Tuesday, July 29, 2008

The Obama World Tour: Did It Work?

There are several assessments out today. Hendrik Hertzberg in the New Yorker suggests that the long-term effect of Obama's overseas trip is that even though it might temporarily make him seem egg-heady, it will, over the long term, demonstrate that he can be Presidential. CNN suggests he's already seeing a 3-piont bump. Gallup, however, disagrees, saying that that week of intense media press coverage may actually be energizing McCain's conservative base, thus providing an unintended backsliding in the polls.

If you ask me, the real numbers in the Gallup daily tracker show Obama widening his lead slightly during the trip and then that margin quickly dissipating. I think the trip went swimmingly; what cost that small lead, I think, was his press debriefing on Sunday, which swimmingly did not go so much.



Obama chose to give his thoughts on the trip to the Minority Press Association. Unfortunately, this group turned out to be a collection of typical left-leaning interest groups; so all the questions Obama was given worked to his disadvantage. There were questions on Indian rights and U.S. apologies (irrelevant to his trip), and little new insights about foreign policy, the real meat of the trip. If Obama's campaign made one strategic mistake, it was framing his trip with this group of reporters, who made the candidate seem as beholden to party special interests as a typical Democrat. He needed to get away from that and deal with issues of general concern. Why not a big interview with Barbara Walters or something of that nature?
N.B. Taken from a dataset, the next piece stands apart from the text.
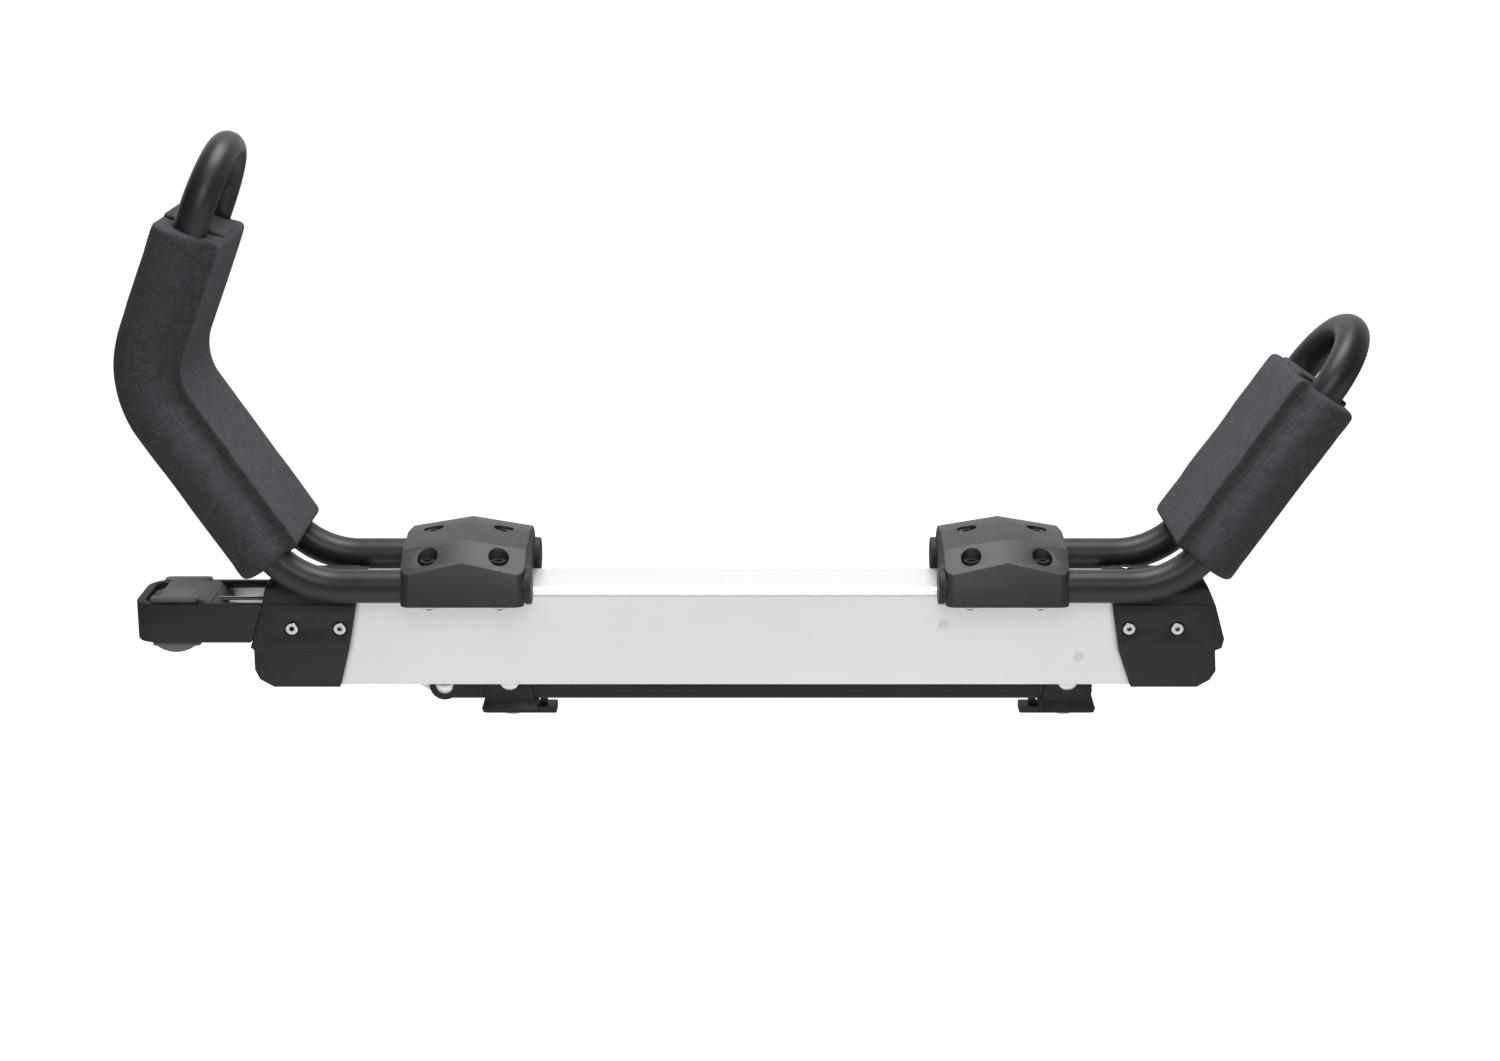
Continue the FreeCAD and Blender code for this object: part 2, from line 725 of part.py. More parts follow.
def sleeve(points, radii, top):
    """Padded sleeve round both legs, from above the lower bend to its top end."""
    side = -1 if points[1][0] < points[0][0] else 1
    corners = [Vector(x, 0, z) for x, z in points[1:]]
    runs = [b.sub(a).normalize() for a, b in zip(corners, corners[1:])]
    start = corners[0].add(runs[0] * pad_end_gap)
    parts = []
    for i, run in enumerate(runs):
        outward = Vector(side * run.z, 0, -side * run.x)
        if i == len(runs) - 1:
            end = corners[i].add(run * top)
        else:
            radius = radii[i + 1]
            setback = radius * math.tan(run.getAngle(runs[i + 1]) / 2)
            end = corners[i + 1].sub(run * setback)
        parts.append(pad_section(start, outward).extrude(end.sub(start)))
        if i < len(runs) - 1:
            turn = math.degrees(run.getAngle(runs[i + 1]))
            parts.append(pad_section(end, outward).revolve(end.sub(outward * radius),
                                                           run.cross(runs[i + 1]), turn))
            start = corners[i + 1].add(runs[i + 1] * setback)
    return fuse(parts)


def saddle_pad(points, radii, top):
    solid = sleeve(points, radii, top)
    wire = arm_wire(points, radii)
    start = Vector(points[0][0], -leg_y, points[0][1])
    direction = Vector(1 if points[1][0] > points[0][0] else -1, 0, 0)
    return solid.cut(pipe(wire, start, direction, tube_radius + running))


def clamp_roof(centre):
    """Faceted roof of a saddle clamp, its ridge lines meeting over the centre."""
    break_drop = clamp_slope_y * clamp_break_y
    reach = clamp_half_width + 10
    shoulder = clamp_crown - break_drop
    edge = shoulder - clamp_slope_outer * (reach - clamp_break_y)
    half = clamp_half_length + 5
    low = tube_height - clamp_drop - half * clamp_slope_x - 30
    points = [(-reach, low), (reach, low), (reach, tube_height + edge),
              (clamp_break_y, tube_height + shoulder), (0, clamp_top),
              (-clamp_break_y, tube_height + shoulder), (-reach, tube_height + edge)]
    wire = Part.makePolygon([Vector(centre, y, z) for y, z in points + points[:1]])
    face = Part.Face(wire)
    halves = [face.extrude(Vector(side * half, 0, -half * clamp_slope_x)) for side in (-1, 1)]
    return halves[0].fuse(halves[1])


def saddle_clamp(centre):
    """Moulded clamp over the beam and both tubes, bolted down in three rows."""
    draft = clamp_draft * (clamp_crown + clamp_drop)
    skirt = end_prism([(-clamp_half_width, clamp_bottom), (clamp_half_width, clamp_bottom),
                       (clamp_half_width - draft, clamp_top), (-clamp_half_width + draft, clamp_top)],
                      centre - clamp_half_length, centre + clamp_half_length)
    uprights = [e for e in skirt.Edges if abs(e.CenterOfMass.x - centre) > clamp_half_length - 0.1
                and abs(e.CenterOfMass.y) > clamp_half_width / 2]
    skirt = skirt.makeFillet(clamp_corner, uprights)
    solid = skirt.common(clamp_roof(centre)).removeSplitter()
    far = clamp_half_length + 1
    solid = solid.cut(beam_envelope(centre - far, centre + far, slip))
    for side in (-1, 1):
        bore = cylinder("x", side * leg_y, tube_height, tube_radius + slip,
                        centre - far, centre + far)
        mouth = box(centre - far, centre + far, side * leg_y - tube_radius - slip,
                    side * leg_y + tube_radius + slip, clamp_bottom - 1, tube_height)
        solid = solid.cut(bore).cut(mouth)
    for row in (-leg_y, 0, leg_y):
        for x in (centre - bolt_pitch / 2, centre + bolt_pitch / 2):
            floor = recess_floor(row)
            solid = solid.cut(cylinder("z", x, row, recess_diameter / 2, floor, clamp_top + 5))
            solid = solid.cut(cylinder("z", x, row, bolt_diameter / 2 + slip,
                                       clamp_bottom - 1, clamp_top))
    return solid


def roof_height(x_off, y):
    if abs(y) < clamp_break_y:
        rise = clamp_crown - clamp_slope_y * abs(y)
    else:
        rise = (clamp_crown - clamp_slope_y * clamp_break_y
                - clamp_slope_outer * (abs(y) - clamp_break_y))
    return tube_height + rise - clamp_slope_x * abs(x_off)


def recess_floor(row):
    return roof_height(bolt_pitch / 2, row) - recess_depth


def clamp_bolt(x, row):
    """Flanged bolt from its recess down through tube or beam."""
    floor = recess_floor(row)
    seat = nut_seat(row)
    head = cylinder("z", x, row, bolt_head_diameter / 2, floor, floor + bolt_head_height)
    socket = hexagon(x, row, floor + bolt_socket_floor, bolt_head_height, bolt_socket)
    end = seat - washer_thickness - nut_height - bolt_tail
    shank = cylinder("z", x, row, bolt_diameter / 2, end, floor)
    shank = shank.makeChamfer(1, [e for e in shank.Edges if abs(e.CenterOfMass.z - end) < 0.1])
    return head.cut(socket).fuse(shank)


def nut_seat(row):
    return web_under if row == 0 else tube_height - tube_radius


def clamp_washer(x, row):
    seat = nut_seat(row)
    ring = cylinder("z", x, row, washer_diameter / 2, seat - washer_thickness, seat)
    return ring.cut(cylinder("z", x, row, bolt_diameter / 2 + pin_play, beam_bottom, clamp_top))


def clamp_nut(x, row):
    top = nut_seat(row) - washer_thickness
    nut = hexagon(x, row, top - nut_height, nut_height, nut_flats)
    return nut.cut(cylinder("z", x, row, bolt_diameter / 2 + pin_play, beam_bottom, clamp_top))


def handle_wire(y_line):
    """Open U in plan at one distance from the centreline, round at its corners."""
    offset = handle_half_width - y_line
    x_end = handle_end_x + offset
    radius = handle_corner - offset
    points = [Vector(handle_legs_x, -y_line, 0), Vector(x_end + radius, -y_line, 0)]
    corner = radius * (1 - math.cos(math.pi / 4))
    mid = Vector(x_end + corner, -y_line + corner, 0)
    arc = Part.Arc(points[1], mid, Vector(x_end, -y_line + radius, 0)).toShape()
    half = [Part.LineSegment(*points).toShape(), arc]
    bar = Part.LineSegment(Vector(x_end, -y_line + radius, 0),
                           Vector(x_end, y_line - radius, 0)).toShape()
    rest = [edge.mirror(Vector(0, 0, 0), Vector(0, 1, 0)) for edge in reversed(half)]
    return half + [bar] + rest


def handle_band(outer_line, inner_line, z0, z1, x_stop):
    """U-shaped band between two lines, drawn up from z0 to z1 and cut off at x_stop."""
    outer = handle_wire(outer_line)
    inner = handle_wire(inner_line)
    ends = [Part.LineSegment(Vector(handle_legs_x, side * outer_line, 0),
                             Vector(handle_legs_x, side * inner_line, 0)).toShape()
            for side in (-1, 1)]
    face = Part.Face(Part.Wire(Part.__sortEdges__(outer + inner + ends)))
    band = face.extrude(Vector(0, 0, z1 - z0))
    band.translate(Vector(0, 0, z0))
    tails = [box(handle_legs_x, x_stop, side * inner_line, side * outer_line, z0, z1)
             for side in (-1, 1)]
    return fuse([band] + tails)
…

Here's the point: Obama's going abroad may have been good for his personal campaign, but Americans want to know how it was good for them. What did Obama learn and what will working-class blue collar families get from that? Was there anything about trade, about oil, about security, about international cooperation with U.S. interests? Unfortunately, our group of reporters didn't really seem to care about that, and Obama missed his opportunity to debrief his trip into a frame that the key swing voters needed to make his bounce stick.

The points about Iraq were good: and Maliki endorsing his timetable was a gift. But right now, that seems to be the only tangible benefit, and he could have gotten that with two days to Iraq and back. Gambling on a week abroad in Europe needed to pay bigger dividends than that.

He's got a few days still to translate the additional dividends on his own, but if he doesn't, voters are just going to count the trip as a wash - and if all he did was energize Republicans and get a temporary boost, he'll find the time would have been better spent on the stump back home, or with a quick weekend briefing in Iraq, rather than pimping his creds with every duke and duchey on the European tour.

UPDATE: Looks like The Times pretty much agrees.